▶ [Exercise instructions]: From the listing below, copy only the lines running from the line that contains "Recreate this object" to the line that contains "spiral paper tube.", both included.

▶ [Input rows]:
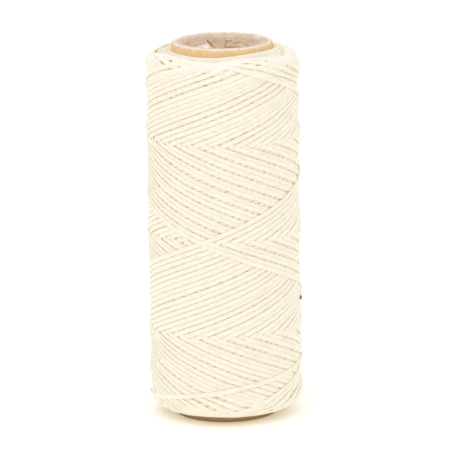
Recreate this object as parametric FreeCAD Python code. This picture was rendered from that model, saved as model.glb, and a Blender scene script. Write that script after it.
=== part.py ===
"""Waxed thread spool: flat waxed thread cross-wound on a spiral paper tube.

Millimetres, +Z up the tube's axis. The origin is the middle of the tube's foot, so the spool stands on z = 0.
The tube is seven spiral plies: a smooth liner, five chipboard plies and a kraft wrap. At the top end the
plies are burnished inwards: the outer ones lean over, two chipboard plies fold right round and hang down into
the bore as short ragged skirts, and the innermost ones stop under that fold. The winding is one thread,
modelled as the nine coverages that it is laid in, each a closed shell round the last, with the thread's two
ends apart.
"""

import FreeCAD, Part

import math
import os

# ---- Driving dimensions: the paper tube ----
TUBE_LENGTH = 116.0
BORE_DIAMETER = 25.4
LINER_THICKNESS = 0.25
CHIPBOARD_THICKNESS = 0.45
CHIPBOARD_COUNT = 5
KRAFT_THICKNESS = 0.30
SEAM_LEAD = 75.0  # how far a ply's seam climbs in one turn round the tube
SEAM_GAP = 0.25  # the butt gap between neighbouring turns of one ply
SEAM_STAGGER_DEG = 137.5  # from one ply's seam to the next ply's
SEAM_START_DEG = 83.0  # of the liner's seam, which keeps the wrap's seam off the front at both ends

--

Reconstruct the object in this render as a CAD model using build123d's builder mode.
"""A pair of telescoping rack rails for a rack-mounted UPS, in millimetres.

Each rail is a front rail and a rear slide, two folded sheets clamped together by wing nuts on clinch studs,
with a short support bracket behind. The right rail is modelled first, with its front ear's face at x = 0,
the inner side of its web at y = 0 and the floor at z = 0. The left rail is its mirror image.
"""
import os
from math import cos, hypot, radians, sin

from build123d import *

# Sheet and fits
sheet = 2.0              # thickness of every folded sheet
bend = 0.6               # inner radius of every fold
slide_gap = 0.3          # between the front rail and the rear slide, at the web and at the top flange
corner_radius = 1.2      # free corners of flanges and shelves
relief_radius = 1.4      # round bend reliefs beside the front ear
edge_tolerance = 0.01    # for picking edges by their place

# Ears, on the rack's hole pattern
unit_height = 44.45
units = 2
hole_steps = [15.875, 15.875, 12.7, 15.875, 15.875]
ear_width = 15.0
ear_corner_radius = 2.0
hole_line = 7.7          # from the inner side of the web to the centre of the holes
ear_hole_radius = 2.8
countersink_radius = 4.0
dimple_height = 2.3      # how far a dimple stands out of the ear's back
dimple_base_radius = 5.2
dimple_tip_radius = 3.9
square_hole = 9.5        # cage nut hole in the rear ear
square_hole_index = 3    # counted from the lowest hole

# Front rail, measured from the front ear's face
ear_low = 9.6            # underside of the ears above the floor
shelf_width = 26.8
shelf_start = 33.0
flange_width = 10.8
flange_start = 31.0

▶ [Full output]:
Recreate this object as parametric FreeCAD Python code. This picture was rendered from that model, saved as model.glb, and a Blender scene script. Write that script after it.
=== part.py ===
"""Waxed thread spool: flat waxed thread cross-wound on a spiral paper tube.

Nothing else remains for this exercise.